Attribute Index Value
uri 0 Absolute URI or relative URI reference without the fragment identifier
fragment 1 Fragment identifier, or None if not present

URI Composition

uritools.uriunsplit(parts)

Combine the elements of a five-item iterable into a URI string.

uritools.urijoin(base, ref, strict=False)

Convert a URI reference relative to a base URI to its target URI string.

If strict is False, a scheme in the reference is ignored if it is identical to the base URI’s scheme.

uritools.uricompose(scheme=None, authority=None, path='', query=None, fragment=None, userinfo=None, host=None, port=None, delim=b'&', encoding='utf-8')

Compose a URI string from its individual components.

authority may be a Unicode string, bytes object, or a three-item iterable specifying userinfo, host and port subcomponents. If both authority and any of the userinfo, host or port keyword arguments are given, the keyword argument will override the corresponding authority subcomponent.

If query is a mapping object or a sequence of two-element tuples, it will be converted to a string of key=value pairs seperated by delim.

The returned value is of type str.

URI Encoding

uritools.uriencode(uristring, safe=b'', encoding='utf-8', errors='strict')

Encode a URI string or string component.

If uristring is a bytes object, replace any characters not in UNRESERVED or safe with their corresponding percent-encodings and return the result as a bytes object. Otherwise, encode uristring using the codec registered for encoding before replacing any percent encodings.

Note that uristring may be either a Unicode string or a bytes object, while safe must be a bytes object containg ASCII characters only.

uritools.uridecode(uristring, encoding='utf-8', errors='strict')

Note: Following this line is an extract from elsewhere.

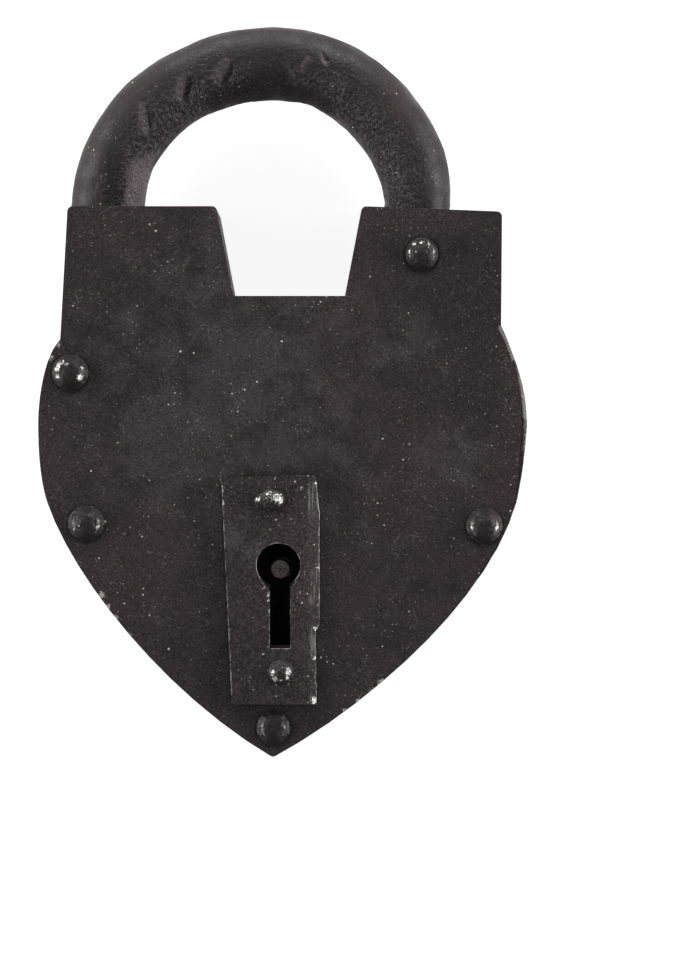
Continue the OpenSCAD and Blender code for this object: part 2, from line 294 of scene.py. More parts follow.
@dataclass(frozen=True)
class Iron:
    """Blackened iron, with its mottling, grain, dust, scratches and worn-bare places, with painted
    shade in crevices and in given patches, and painted light and painted highlights where given.

    Sizes are in millimetres. The tones are linear.
    """

    name: str
    dark: Colour = (0.011, 0.0086, 0.0092)
    light: Colour = (0.0605, 0.0448, 0.0492)
    rubbed_and_lit: Colour = (0.30, 0.28, 0.27)
    speckle: float = 0.8
    dust: float = 0.5
    pricks: float = 0.35
    fibres: float = 0.3
    grain: float = 0.05
    grain_size: float = 0.42
    pits: float = 0.0
    pit_size: float = 1.3
    pitted: bool = False
    ridge_tone: float = 0.2
    scooped: float = 0.0
    filed: float = 0.0
    hollow: float = 2.2
    hammer: float = 0.0
    hammer_size: float = 5.0
    worked: Grain = Grain.EVEN
    edge_wear: float = 0.5
    edge_reach: float = 0.45
    metallic: float = 0.0
    roughness: float = 0.52
    rubbed_metallic: float = 0.75
    rubbed_roughness: float = 0.36
    gloss: float = 0.12
    ragged: float = 0.8
    bright: tuple[Spot, ...] = ()
    polish_and_highlight: tuple[Spot, ...] = ()
    pale: Colour = (0.105, 0.096, 0.098)
    haze: float = 0.35
    smudges_and_painted_light: tuple[Spot, ...] = ()
    dusty: tuple[Spot, ...] = ()
    painted_shade: tuple[Spot, ...] = ()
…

Decode a URI string or string component.

If encoding is set to None, return the percent-decoded uristring as a bytes object. Otherwise, replace any percent-encodings and decode uristring using the codec registered for encoding, returning a Unicode string.

Character Constants

uritools.RESERVED

Reserved characters specified in RFC 3986 as a bytes object.

uritools.GEN_DELIMS

General delimiting characters specified in RFC 3986 as a bytes object.

uritools.SUB_DELIMS

Subcomponent delimiting characters specified in RFC 3986 as a bytes object.

uritools.UNRESERVED

Unreserved characters specified in RFC 3986 as a bytes object.

Structured Parse Results

The result objects from the urisplit() and uridefrag() functions are instances of subclasses of collections.namedtuple. These objects contain the attributes described in the function documentation, as well as some additional convenience methods.

class uritools.SplitResult

Base class to hold urisplit() results.

gethost(default=None)

Return the decoded host subcomponent of the URI authority, or default if the original URI did not contain a host.

gethostip(default=None)

Return the decoded host subcomponent of the URI authority as a string or an ipaddress address object, or default if the original URI did not contain a host.

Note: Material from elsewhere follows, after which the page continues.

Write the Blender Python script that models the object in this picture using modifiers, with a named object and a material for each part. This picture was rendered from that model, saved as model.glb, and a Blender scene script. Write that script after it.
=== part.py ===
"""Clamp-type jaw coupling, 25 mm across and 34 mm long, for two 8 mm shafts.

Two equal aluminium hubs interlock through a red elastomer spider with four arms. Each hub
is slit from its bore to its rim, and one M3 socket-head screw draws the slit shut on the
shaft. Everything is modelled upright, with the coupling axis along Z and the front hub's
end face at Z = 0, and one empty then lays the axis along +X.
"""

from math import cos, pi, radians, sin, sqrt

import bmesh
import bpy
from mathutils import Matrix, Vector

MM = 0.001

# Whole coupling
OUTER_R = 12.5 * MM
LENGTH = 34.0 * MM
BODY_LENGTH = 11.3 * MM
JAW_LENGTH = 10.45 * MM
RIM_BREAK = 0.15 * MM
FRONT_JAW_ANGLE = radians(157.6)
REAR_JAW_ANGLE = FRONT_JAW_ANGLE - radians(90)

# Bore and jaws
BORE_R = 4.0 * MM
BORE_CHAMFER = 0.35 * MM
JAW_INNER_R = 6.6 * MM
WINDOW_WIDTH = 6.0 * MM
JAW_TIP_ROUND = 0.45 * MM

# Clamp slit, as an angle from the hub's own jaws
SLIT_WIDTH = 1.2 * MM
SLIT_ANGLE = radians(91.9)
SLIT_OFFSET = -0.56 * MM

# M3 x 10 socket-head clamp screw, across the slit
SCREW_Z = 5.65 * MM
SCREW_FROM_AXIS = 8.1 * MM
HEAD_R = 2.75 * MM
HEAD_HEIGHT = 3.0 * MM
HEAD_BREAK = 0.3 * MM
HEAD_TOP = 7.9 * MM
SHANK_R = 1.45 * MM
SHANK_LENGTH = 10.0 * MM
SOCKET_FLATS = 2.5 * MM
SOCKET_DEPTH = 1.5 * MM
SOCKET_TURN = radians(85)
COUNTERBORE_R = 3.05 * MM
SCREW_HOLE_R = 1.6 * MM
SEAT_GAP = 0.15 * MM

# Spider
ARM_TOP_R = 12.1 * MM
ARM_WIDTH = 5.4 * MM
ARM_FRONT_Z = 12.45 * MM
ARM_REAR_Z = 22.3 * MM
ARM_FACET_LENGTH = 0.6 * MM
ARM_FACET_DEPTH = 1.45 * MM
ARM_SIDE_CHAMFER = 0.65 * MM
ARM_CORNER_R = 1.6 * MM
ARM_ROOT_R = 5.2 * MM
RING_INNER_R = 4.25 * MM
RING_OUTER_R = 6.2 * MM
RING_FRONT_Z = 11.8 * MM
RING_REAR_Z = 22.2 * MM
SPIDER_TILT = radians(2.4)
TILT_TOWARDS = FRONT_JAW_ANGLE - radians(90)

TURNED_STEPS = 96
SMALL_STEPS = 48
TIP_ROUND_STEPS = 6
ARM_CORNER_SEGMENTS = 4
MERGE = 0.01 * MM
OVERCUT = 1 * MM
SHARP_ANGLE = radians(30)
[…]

getfragment(default=None, encoding='utf-8', errors='strict')

Return the decoded fragment identifier, or default if the original URI did not contain a fragment component.

getpath(encoding='utf-8', errors='strict')

Return the decoded URI path.

getport(default=None)

Return the port subcomponent of the URI authority as an int, or default if the original URI did not contain a port or if the port was empty.

getquery(default=None, encoding='utf-8', errors='strict')

Return the decoded query string, or default if the original URI did not contain a query component.

getquerydict(delims=b';&', encoding='utf-8', errors='strict')

Split the query string into individual components using the delimiter characters in delims, and return a dictionary of query parameters.

getquerylist(delims=b';&', encoding='utf-8', errors='strict')

Split the query string into individual components using the delimiter characters in delims and return a list of (name, value) pairs, with names and values seperated by '='.

getscheme(default=None)

Return the URI scheme in canonical (lowercase) form, or default if the original URI did not contain a scheme component.

geturi()

Return the re-combined version of the original URI as a string.

getuserinfo(default=None, encoding='utf-8', errors='strict')

Return the decoded userinfo subcomponent of the URI authority, or default if the original URI did not contain a userinfo field.

transform(ref, strict=False)

Convert a URI reference relative to self into a SplitResult representing its target.

class uritools.DefragResult

Class to hold uridefrag() results.

getfragment(default=None, encoding='utf-8', errors='strict')

Return the decoded fragment identifier, or default if the original URI did not contain a fragment component.

geturi()

Return the recombined version of the original URI as a string.